* [EXERCISE]
Repeat exactly the lines running from the line that contains "BACK.place(0, PANEL_DROP, PANEL_WALL))" to the line that contains "bpy.data.objects.remove(obj)"; include both ends and add nothing.

* [INPUT FOR THIS TASK]
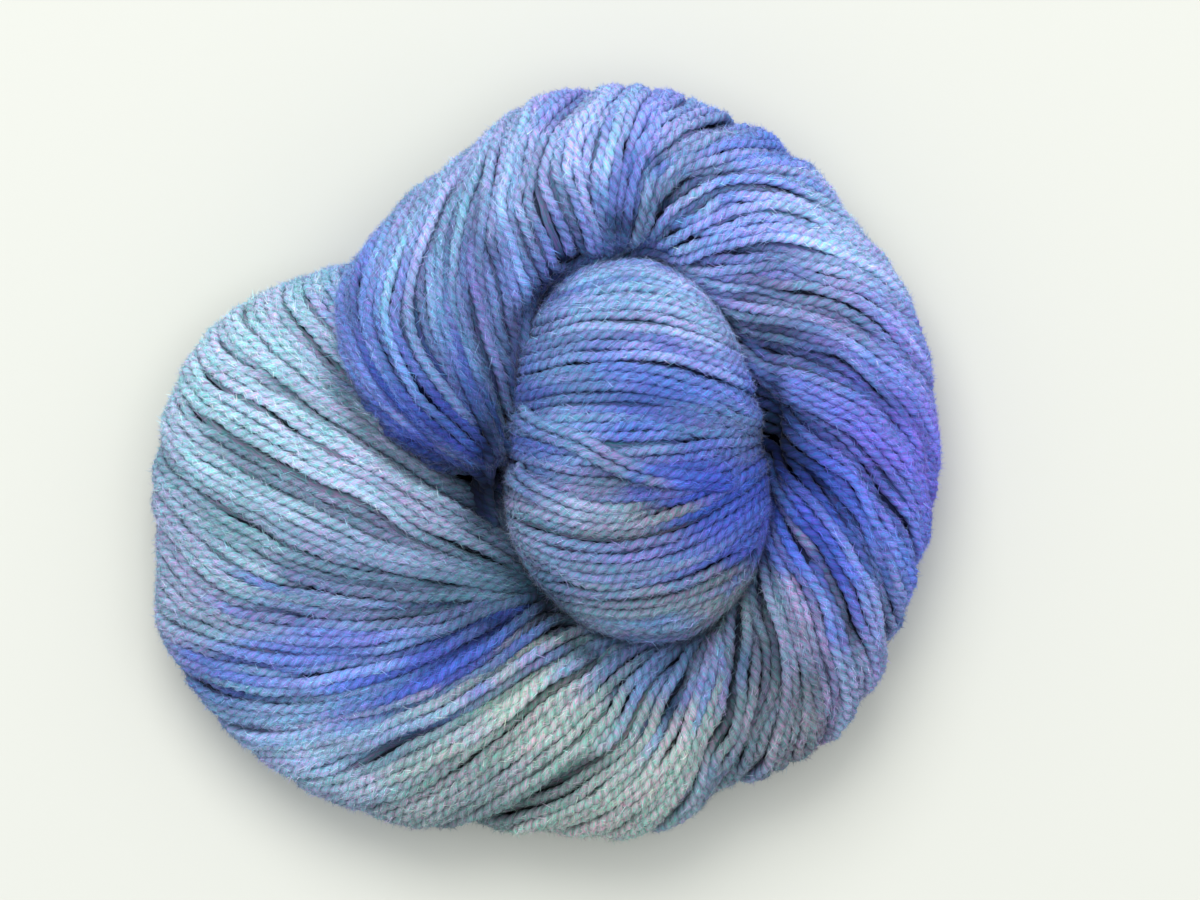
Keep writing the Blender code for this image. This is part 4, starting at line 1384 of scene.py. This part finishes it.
def core(material):
    """The inside of the bundle and of the bun, under the strands: a sheet painted dark as shade."""
    rows = np.linspace(0, len(FLOW) - 1, 150)
    strand = np.repeat(rows[:, None], A_STEPS + B_STEPS + C_STEPS, axis=1)
    turn, angle, share = (values[:, ::2] for values in pass_at(strand))
    strand = strand[:, ::2]
    surface, out = coil_point(turn, angle), coil_normal(turn, angle)
    points = surface - out * (4.2 + 1.15 * hollow_depth(strand, surface, share))[..., None]
    points[..., 2] = np.maximum(points[..., 2], 1.6)
    n, m = strand.shape
    i, j = np.meshgrid(np.arange(n - 1), np.arange(m - 1), indexing="ij")
    quads = np.stack([i * m + j, (i + 1) * m + j, (i + 1) * m + j + 1, i * m + j + 1], axis=-1)
    quads = quads[(strand[1:, 1:] > 3.4) | (j >= A_STEPS // 2 - 1)]  # the crossing lobe starts on the lobe under it
    verts = points.reshape(-1, 3)
    # The bun's inside.
    u, v = 72, 22
    a, b = np.meshgrid(np.linspace(0, 2 * np.pi, u, endpoint=False), np.linspace(0.02, np.pi / 2 + 0.6, v), indexing="ij")
    rim = rim_at(np.cos(a), np.sin(a)) - 3.2
    flat = np.abs(np.sin(b)) ** (2 / BUN_ROUND)
    up = np.sign(np.cos(b)) * np.abs(np.cos(b)) ** (2 / BUN_ROUND)
    height = BUN_WIDEST + np.where(up > 0, (BUN_TOP - 3.4 - BUN_WIDEST) * up, (BUN_WIDEST - BUN_LOW) * up)
    dome = np.stack([rim * flat * np.cos(a), rim * flat * np.sin(a), height], axis=-1).reshape(-1, 3)
    i, j = np.meshgrid(np.arange(u), np.arange(v - 1), indexing="ij")
    k = (i + 1) % u
    more = np.stack([i * v + j, k * v + j, k * v + j + 1, i * v + j + 1], axis=-1).reshape(-1, 4)[:, ::-1]
    quads = np.concatenate([quads, more + len(verts)])
    # Painted shade: the dye of the strands above it, darkened to 0.12, and darker still where little light reaches.
    along = np.concatenate([unit(np.gradient(points, axis=1)).reshape(-1, 3), np.tile([1.0, 0.0, 0.0], (len(dome), 1))])
    verts = np.concatenate([verts, dome])
    dye = 0.12 * dye_at(verts, along, np.zeros((len(verts), 2))) * light_at(verts)[:, None] ** 1.5
    verts = verts + CENTRE
    mesh = bpy.data.meshes.new("inside_of_bundle")
    mesh.from_pydata((verts * MM).tolist(), [], quads.tolist())
    mesh.validate()
    mesh.polygons.foreach_set("use_smooth", np.full(len(mesh.polygons), True))
    attribute = mesh.color_attributes.new("dye", "FLOAT_COLOR", "POINT")
    attribute.data.foreach_set("color", np.concatenate([dye, np.ones((len(dye), 1))], axis=1).astype(np.float32).ravel())
    mesh.materials.append(material)
    piece = bpy.data.objects.new("inside_of_bundle", mesh)
    bpy.context.scene.collection.objects.link(piece)
    return piece


def surroundings():
    """Floor, light and camera."""
    mesh = bpy.data.meshes.new("floor")
    r = 6.0
    mesh.from_pydata([(-r, -r, 0), (r, -r, 0), (r, r, 0), (-r, r, 0)], [], [(0, 1, 2, 3)])
    mesh.materials.append(floor_material())
    floor = bpy.data.objects.new("floor", mesh)
    bpy.context.scene.collection.objects.link(floor)

    def area(name, place, aim, size, power, colour):
        lamp = bpy.data.lights.new(name, "AREA")
        lamp.shape = "DISK"
        lamp.size = size
        lamp.energy = power
        lamp.color = colour
        obj = bpy.data.objects.new(name, lamp)
        obj.location = place
        way = np.array(aim) - np.array(place)
        obj.rotation_euler = (
            math.atan2(math.hypot(way[0], way[1]), -way[2]),
            0,
            math.atan2(way[1], way[0]) - math.pi / 2,
        )
        bpy.context.scene.collection.objects.link(obj)

    area("key", (-0.25, 0.9, 1.45), (0, 0, 0.02), 1.1, 16.5, (1.0, 0.985, 0.96))
    area("overhead", (0.1, 0.3, 2.2), (0, 0, 0.02), 2.4, 26.0, (1.0, 0.99, 0.98))
    world = bpy.data.worlds.new("studio")
    bpy.context.scene.world = world
    world.use_nodes = True
    world.node_tree.nodes["Background"].inputs["Color"].default_value = (0.93, 0.96, 1.0, 1)
    world.node_tree.nodes["Background"].inputs["Strength"].default_value = 0.72

    camera_data = bpy.data.cameras.new("camera")
    camera = bpy.data.objects.new("camera", camera_data)
    distance = 1.6
    camera_data.sensor_width = 36.0
    camera_data.lens = 36.0 * distance / 0.225
    camera_data.clip_start, camera_data.clip_end = 0.05, 20.0
    camera.location = (0.0103, 0.002385, 0.017 + distance)
    camera.rotation_euler = (0, 0, 0)
    bpy.context.scene.collection.objects.link(camera)
    bpy.context.scene.camera = camera
    bpy.context.scene.view_settings.view_transform = "Standard"


main()
surroundings()
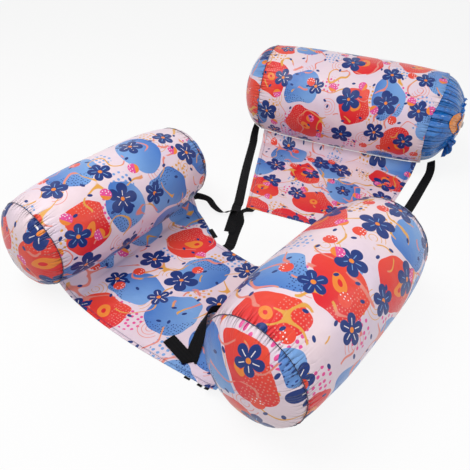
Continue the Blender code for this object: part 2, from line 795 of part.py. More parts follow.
def harness(recline):
    recline_strap("left", -1, recline)
    recline_strap("right", 1, recline)
    link = link_strap("left", -1, LEFT_LINK_SHARE, 0)
    near, far = strap_end("left", -1, link, LEFT_GRIP_SHARE, LEFT_GRIP_OFFSET)
    corner = 1 / SEAT_COLUMNS
    side_strap("left", corner, LEFT_ARM, near, 1, LEFT_SIDE_SHARES)
    link = link_strap("right", 1, RIGHT_LINK_SHARE, RIGHT_LINK_LAP)
    near, far = strap_end("right", 1, link, RIGHT_GRIP_SHARE, RIGHT_GRIP_OFFSET)
    side_strap("right", 1 - corner, RIGHT_ARM, far, 2, RIGHT_SIDE_SHARES)
    rear_tab("left", LEFT_TAB_SHARE)
    rear_tab("right", RIGHT_TAB_SHARE)
    front_strap()
    hem_tabs()


def build():
    armrest("left", LEFT_ARM)
    armrest("right", RIGHT_ARM)
    seat_panel()

    recline = pivot("back_hinge", BACK.place(0, PANEL_DROP, PANEL_WALL))
    cover("back_cover", BACK, recline)
    end_disc("back_left_disc", BACK, -1, recline)
    blind_bulge = BACK.bulge - film_inset() - COVER_WALL
    seat = bladder("back_bladder", BACK, BACK.bulge, blind_bulge, recline)
    end_patch(recline)
    on_patch = seat + SEAM_GAP + PATCH_WALL
    valve("back_valve", BACK, on_patch, recline)
    valve_plug("back_valve_plug", BACK, on_patch)
    back_panel(recline)

    harness(recline)


clear_scene()
PARTS = collection("inflatable_pool_chair")
CUTTERS = collection("cutters")
FLOOR_CUTTER = floor_cutter()
build()
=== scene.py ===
import math

import bpy
import numpy as np
from mathutils import Matrix, Vector


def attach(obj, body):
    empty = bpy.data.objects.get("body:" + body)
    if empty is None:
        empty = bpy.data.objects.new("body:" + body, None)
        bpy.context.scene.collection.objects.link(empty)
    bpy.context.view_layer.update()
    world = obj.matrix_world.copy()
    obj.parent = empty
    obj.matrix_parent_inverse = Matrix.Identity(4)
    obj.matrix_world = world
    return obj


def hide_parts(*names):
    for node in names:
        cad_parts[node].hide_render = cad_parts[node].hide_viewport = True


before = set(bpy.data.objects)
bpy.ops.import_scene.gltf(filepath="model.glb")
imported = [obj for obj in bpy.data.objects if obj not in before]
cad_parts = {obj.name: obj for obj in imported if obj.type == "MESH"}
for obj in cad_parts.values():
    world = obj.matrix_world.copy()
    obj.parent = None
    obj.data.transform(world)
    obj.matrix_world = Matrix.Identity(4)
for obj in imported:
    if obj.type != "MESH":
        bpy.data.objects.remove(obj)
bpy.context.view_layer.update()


# The photographer's place: a normal lens a little over a metre off, looking down on the front left
# corner of the seat. The roll is that of a hand-held picture.
VIEW_AZIMUTH = math.radians(31.4783)
VIEW_ELEVATION = math.radians(40.4691)
VIEW_ROLL = math.radians(3.4752)
VIEW_DISTANCE = 1.2283
VIEW_TARGET = Vector((-0.0332, 0.1819, 0))
LENS = 32.553
SENSOR = 36
NEAREST_SEEN = 0.01

scene = bpy.context.scene
scene.view_settings.view_transform = "Standard"
back = Vector((
    math.sin(VIEW_AZIMUTH) * math.cos(VIEW_ELEVATION),
    -math.cos(VIEW_AZIMUTH) * math.cos(VIEW_ELEVATION),
    math.sin(VIEW_ELEVATION),
))
right = Vector((math.cos(VIEW_AZIMUTH), math.sin(VIEW_AZIMUTH), 0))
upward = back.cross(right)
rolled_right = math.cos(VIEW_ROLL) * right + math.sin(VIEW_ROLL) * upward
rolled_up = math.cos(VIEW_ROLL) * upward - math.sin(VIEW_ROLL) * right
camera = bpy.data.objects.new("camera", bpy.data.cameras.new("camera"))
scene.collection.objects.link(camera)
turn = Matrix((rolled_right, rolled_up, back)).transposed().to_4x4()
camera.matrix_world = Matrix.Translation(VIEW_TARGET + back * VIEW_DISTANCE) @ turn
camera.data.lens = LENS
camera.data.sensor_width = SENSOR
camera.data.clip_start = NEAREST_SEEN
scene.camera = camera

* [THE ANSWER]
    recline = pivot("back_hinge", BACK.place(0, PANEL_DROP, PANEL_WALL))
    cover("back_cover", BACK, recline)
    end_disc("back_left_disc", BACK, -1, recline)
    blind_bulge = BACK.bulge - film_inset() - COVER_WALL
    seat = bladder("back_bladder", BACK, BACK.bulge, blind_bulge, recline)
    end_patch(recline)
    on_patch = seat + SEAM_GAP + PATCH_WALL
    valve("back_valve", BACK, on_patch, recline)
    valve_plug("back_valve_plug", BACK, on_patch)
    back_panel(recline)

    harness(recline)


clear_scene()
PARTS = collection("inflatable_pool_chair")
CUTTERS = collection("cutters")
FLOOR_CUTTER = floor_cutter()
build()
=== scene.py ===
import math

import bpy
import numpy as np
from mathutils import Matrix, Vector


def attach(obj, body):
    empty = bpy.data.objects.get("body:" + body)
    if empty is None:
        empty = bpy.data.objects.new("body:" + body, None)
        bpy.context.scene.collection.objects.link(empty)
    bpy.context.view_layer.update()
    world = obj.matrix_world.copy()
    obj.parent = empty
    obj.matrix_parent_inverse = Matrix.Identity(4)
    obj.matrix_world = world
    return obj


def hide_parts(*names):
    for node in names:
        cad_parts[node].hide_render = cad_parts[node].hide_viewport = True


before = set(bpy.data.objects)
bpy.ops.import_scene.gltf(filepath="model.glb")
imported = [obj for obj in bpy.data.objects if obj not in before]
cad_parts = {obj.name: obj for obj in imported if obj.type == "MESH"}
for obj in cad_parts.values():
    world = obj.matrix_world.copy()
    obj.parent = None
    obj.data.transform(world)
    obj.matrix_world = Matrix.Identity(4)
for obj in imported:
    if obj.type != "MESH":
        bpy.data.objects.remove(obj)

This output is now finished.